The factor of two is a strong indicator for a NUMA hickup, yes.

> For the single node case, it would seem that the data is properly distributed
> in memory so that it resides in the same NUMA domain as the core to which
> its thread is bound.  But for the multiple node case, it would seem that the
> data for threads bound to cores in the second socket actually resides in
> memory attached to the first socket.  That the performance result is different
> for a single node and multiple nodes would suggest that a different path
> through the source code is taken for multiple nodes than for a single node.

Hmm, apparently this requires more debugging then.
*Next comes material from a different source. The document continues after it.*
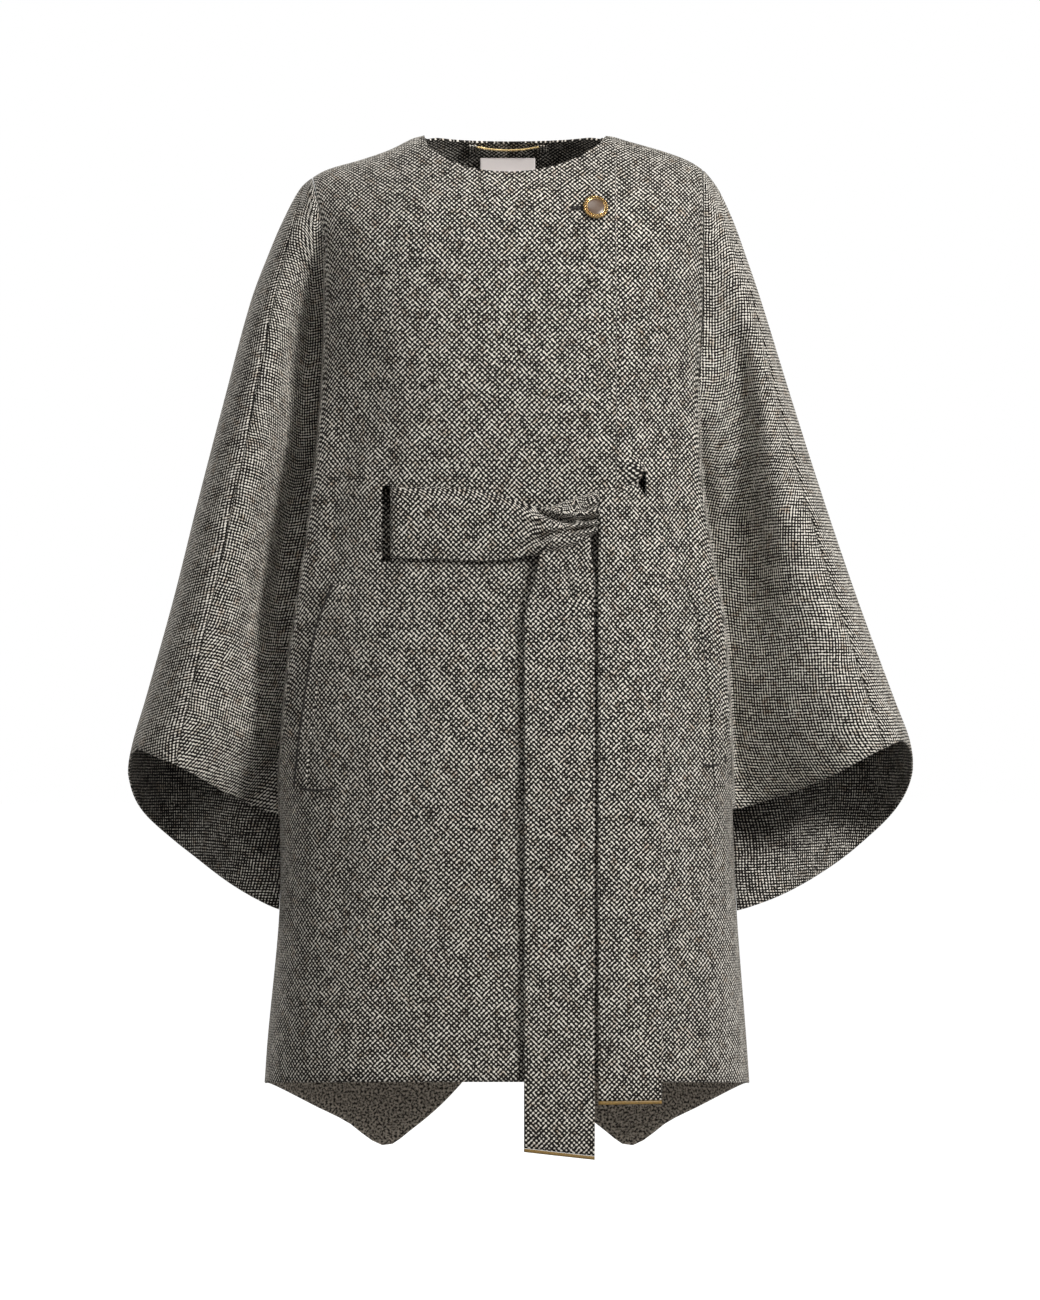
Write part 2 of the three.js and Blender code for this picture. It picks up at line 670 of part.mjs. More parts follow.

> These are my conclusions based on the testing and debugging that I have
> done so far.  I've also verified in isolated cases that threadcomm with openmp
> has the same scaling issues.  Do these conclusions seem reasonable?  Or
> are there other possible scenarios that could reproduce my test data?
>
> It would be nice to get this problem fixed so that the threadcomm package
> would be more useful.

Definitely. Since you probably have an isolated test case and hardware 
at hand: Do you happen to know whether the same scaling issue shows up 
with VecDot() and/or VecTDot()? They are supposed to run through the 
same reductions, so this should give us a hint on whether the problem is 
VecNorm-specific or applies to reductions in general.

Thanks and best regards,
Karli